I woke up to the sound of some guy trying to open my door. It was this African looking guy. I told him, “those clowns gave you the wrong room, the wrong key. Go back downstairs and ask for another room.” And after that I wondered for a little moment how much more disastrous it would have been if I had met the same problem, and had to go downstairs to the lobby in my shit stained trousers to go ask for another key. Well count your blessings eh?
I sat up and watched “Big Bang Theory”. They were showing some episodes on the TV, I watched it, and after that, my pants were dry enough to wear, which was a great relief. I went out and bought some take out – some fish and shrimp, Lousiana style, cooked by a Chinese guy. I ordered a place on the airport limo.
I don’t really know if I was in a bad part of Americanos or what. It looked gritty and worn down.

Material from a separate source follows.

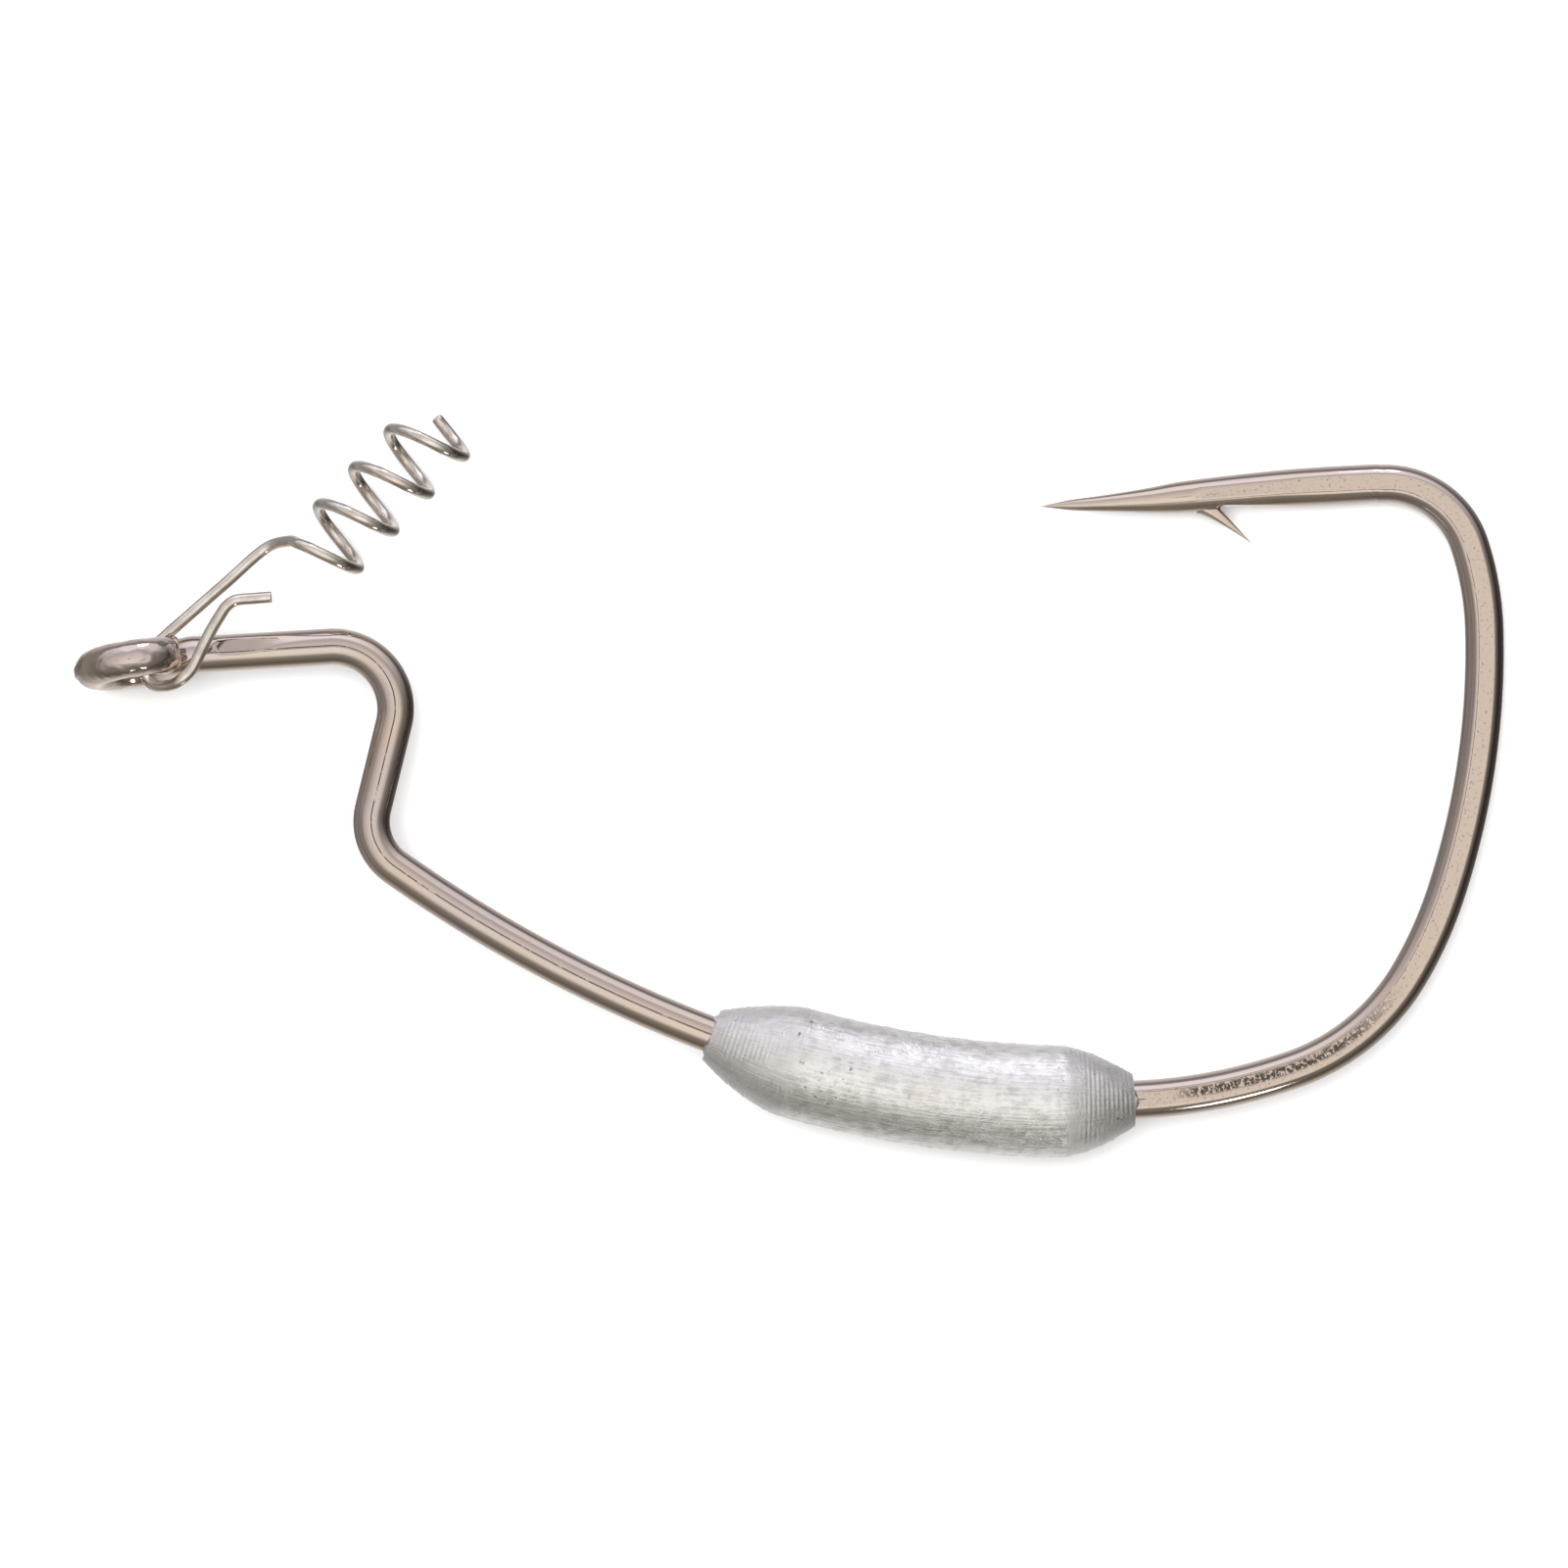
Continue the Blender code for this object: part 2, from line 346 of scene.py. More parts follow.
def black_nickel():
    """Plated wire: mirror-like, drawn along its length, pitted where the press flattened it, with a dark
    line of painted reflection along the round shank.
    """
    material, tree = metal("black_nickel_plate")
    along_wire = tree.node("ShaderNodeUVMap", {"uv_map": "wire"})
    space = tree.node("ShaderNodeTexCoord", output=3)
    pressed, worn, creased = (carried(tree, name) for name in HOOK_MARKS)

    drawn = noise_at(tree, stretched(tree, along_wire, (0.35, 14.0, 1.0)), 1.0, 3.0)
    cloudy = noise_at(tree, space, 260.0, 3.0)
    peel = noise_at(tree, space, 5200.0, 2.0)
    pit_cells = noise_at(tree, stretched(tree, along_wire, (5.2, 4.2, 1.0)), 1.0, 5.0, 0.72)
    pit = tree.smooth(pit_cells, 0.46, 0.53) * worn
    light_pit_cells = noise_at(tree, stretched(tree, along_wire, (5.5, 6.0, 1.0)), 1.0, 4.0, 0.7)
    light_pit = tree.smooth(light_pit_cells, 0.60, 0.66) * pressed
    broken = noise_at(tree, stretched(tree, along_wire, (0.9, 0.2, 1.0)), 1.0, 4.0, 0.7)
    # dark line: on the bend and spear a crease in the flat, on the round shank a painted reflection along
    # the wire's middle
    crease_and_painted_line_mark = tree.smooth(creased, 0.1, 0.5) * tree.smooth(broken, 0.36, 0.46)
    scratch_lines = noise_at(tree, turned(tree, space, 52.0, (12000.0, 500.0, 900.0)), 1.0, 1.0)
    scratch = tree.smooth(scratch_lines, 0.745, 0.765) * tree.smooth(cloudy, 0.5, 0.6)
    pits = (pit + light_pit * 0.45 + crease_and_painted_line_mark * 0.95).at_most(1.0)

    bronze = (0.74, 0.62, 0.53, 1.0)
    violet = (0.72, 0.61, 0.57, 1.0)
    plate = tree.mix(tree.smooth(cloudy, 0.38, 0.62), bronze, violet)
    flat = tree.mix(peel * 0.35 + drawn * 0.3, (0.80, 0.67, 0.56, 1.0), (0.66, 0.54, 0.45, 1.0))
    plate = tree.mix(pressed * 0.85, plate, flat)
    colour = tree.mix(pits * 0.88, plate, (0.05, 0.04, 0.035, 1.0))
    colour = tree.mix(scratch * 0.6, colour, (0.90, 0.84, 0.80, 1.0))
    roughness = 0.06 + drawn * 0.06 + pressed * 0.09 + pits * 0.3
    height = drawn * 0.22 + peel * (0.08 + pressed * 0.26) - pits * 1.6
    bump = tree.node("ShaderNodeBump", None, {"Strength": 0.55, "Distance": 0.00002, "Height": height})
    finish_metal(tree, colour, roughness, bump)
    return material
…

I haven’t regretted my decision to go to Mexico rather than Americanos: both universities were roughly equally selective, and to be frank, Americanos might have been a better fit for me in terms of what I wanted to do. But I just didn’t want to go to school in a place like this. I wonder whether this unfortunate incident was a matter of Americanos returning me the love that I had for that place. Or well when my grandmother was alive, she always insisted on having some food that she liked. One day she ate an ice cream in spite of her lactose intolerance, and after that the poor maid had to spend 1 hour in the bathroom with her.
In any case, I have worked out the immediate problems. I wonder what other kinds of challenges are ahead of me on the trip home.